In my first job I worked side contracts and consulted. I shared my knowledge. I also explored the new technologies and learned more. Don't ever stop your education.

Nothing ever turned fruitful, except my failures. Every failure I learned something from and moved on. I was fired from that first job on Christmas day because I wasn't working and my boss overwrote a production file before she got my changes. Thought I didn't do the work. You're lucky. You have GIT.

I worked from myself and taught myself project management and the skills to run my own business. I also started a family and added more bills. You have to play the waiting game and most importantly you have to try. Do not expect things to be easy. Do not assume people are on your side. Do not be afraid to lose sleep and work all night to prove your worth.
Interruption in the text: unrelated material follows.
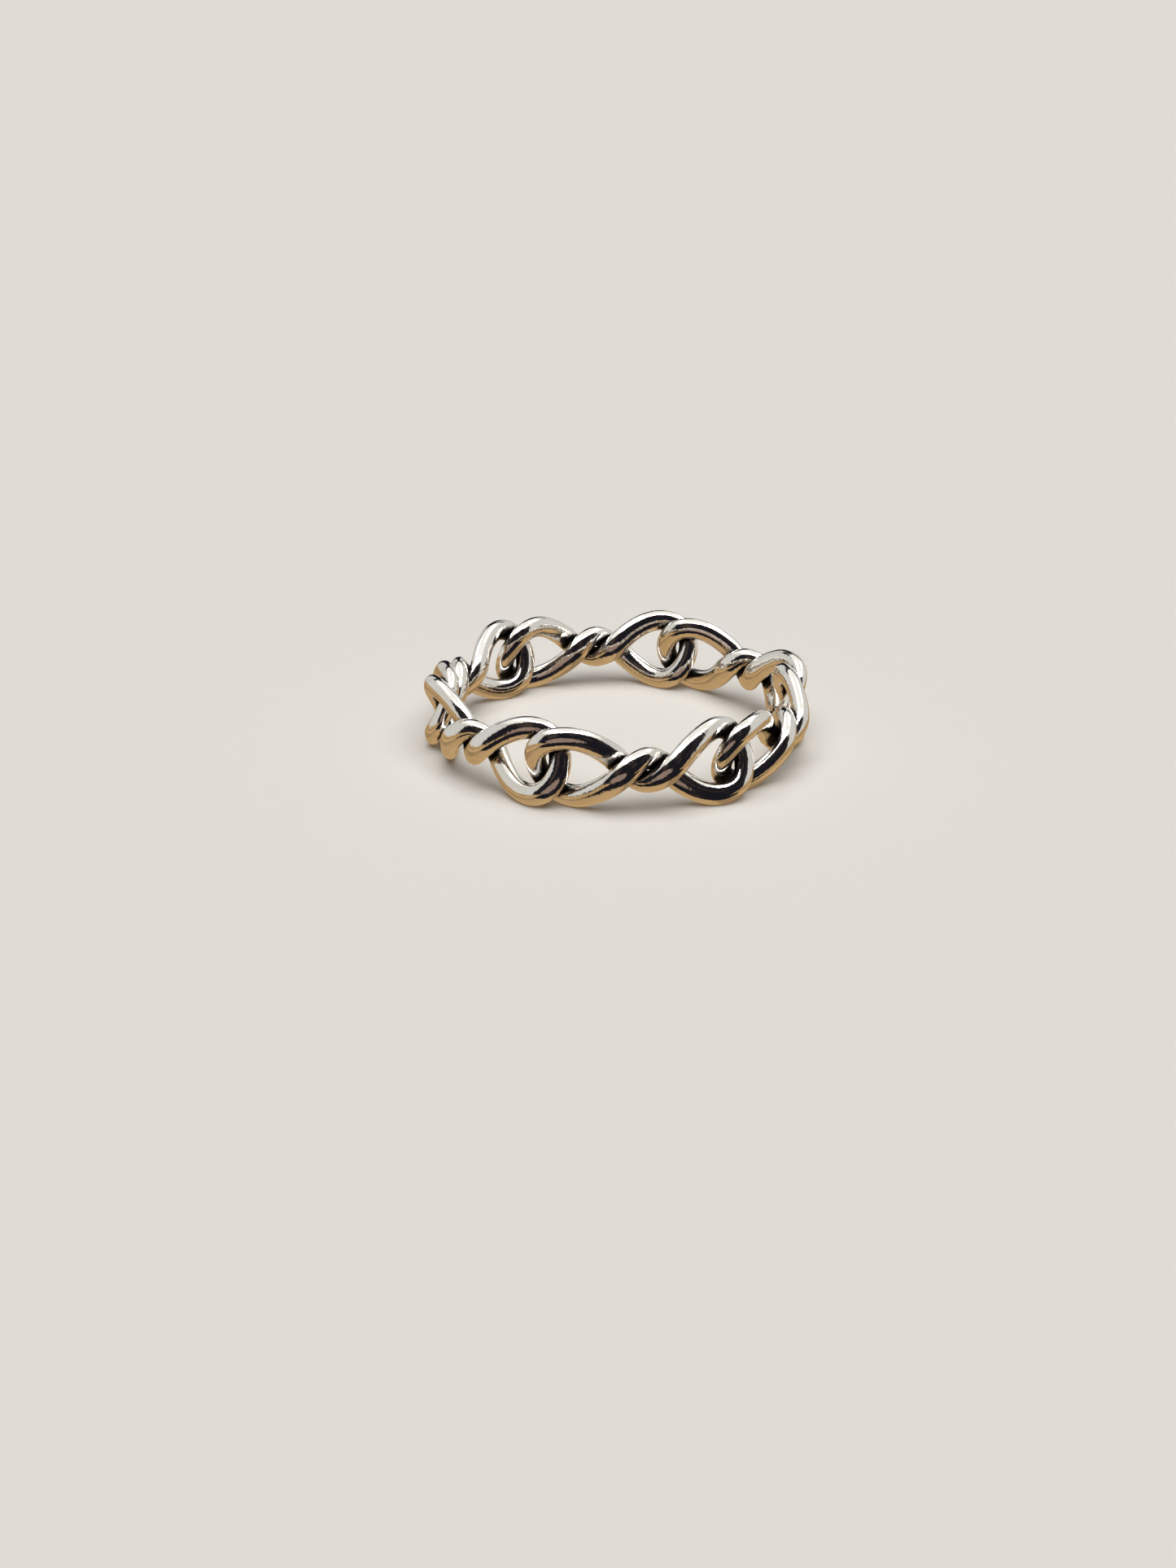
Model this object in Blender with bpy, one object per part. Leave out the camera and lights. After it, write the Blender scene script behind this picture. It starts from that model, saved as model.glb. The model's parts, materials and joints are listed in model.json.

thanks... you're words are a boost to me.
Although you should be willing to work very hard it's actually a mistake to skimp on sleep. Proper sleep is probably the biggest element in consistent productivity.
I've seen that working part time is enormous reduction in efficiency of personal projects and commute and task switch takes equal amount of time anyway, and for some its almost equal of not doing the other project at all. So one recommendation is try to get a 1-3 month full time project, with good enough salary to save your living expenses for entire year since humans always underestimate the time it takes to finish their project, and you are a human too.
This doesn't directly answer your question, but there is a post here every month that asks "Who is hiring" and another, "Who wants to be hired". Browsing those might give you a better idea of what people are actively looking to give you money for :) https://news.ycombinator.com/submitted?id=whoishiring
In all seriousness, drive for Lyft / Uber. I've met a number of people doing this recently, and it really seems like the perfect side gig. The main reason is that it fits around your schedule (no matter what your schedule is).

But yeah, you could always pick up some contracts instead. But sometimes having a little diversity/variety in your income stream is nice.

where are you located? how can i contact you?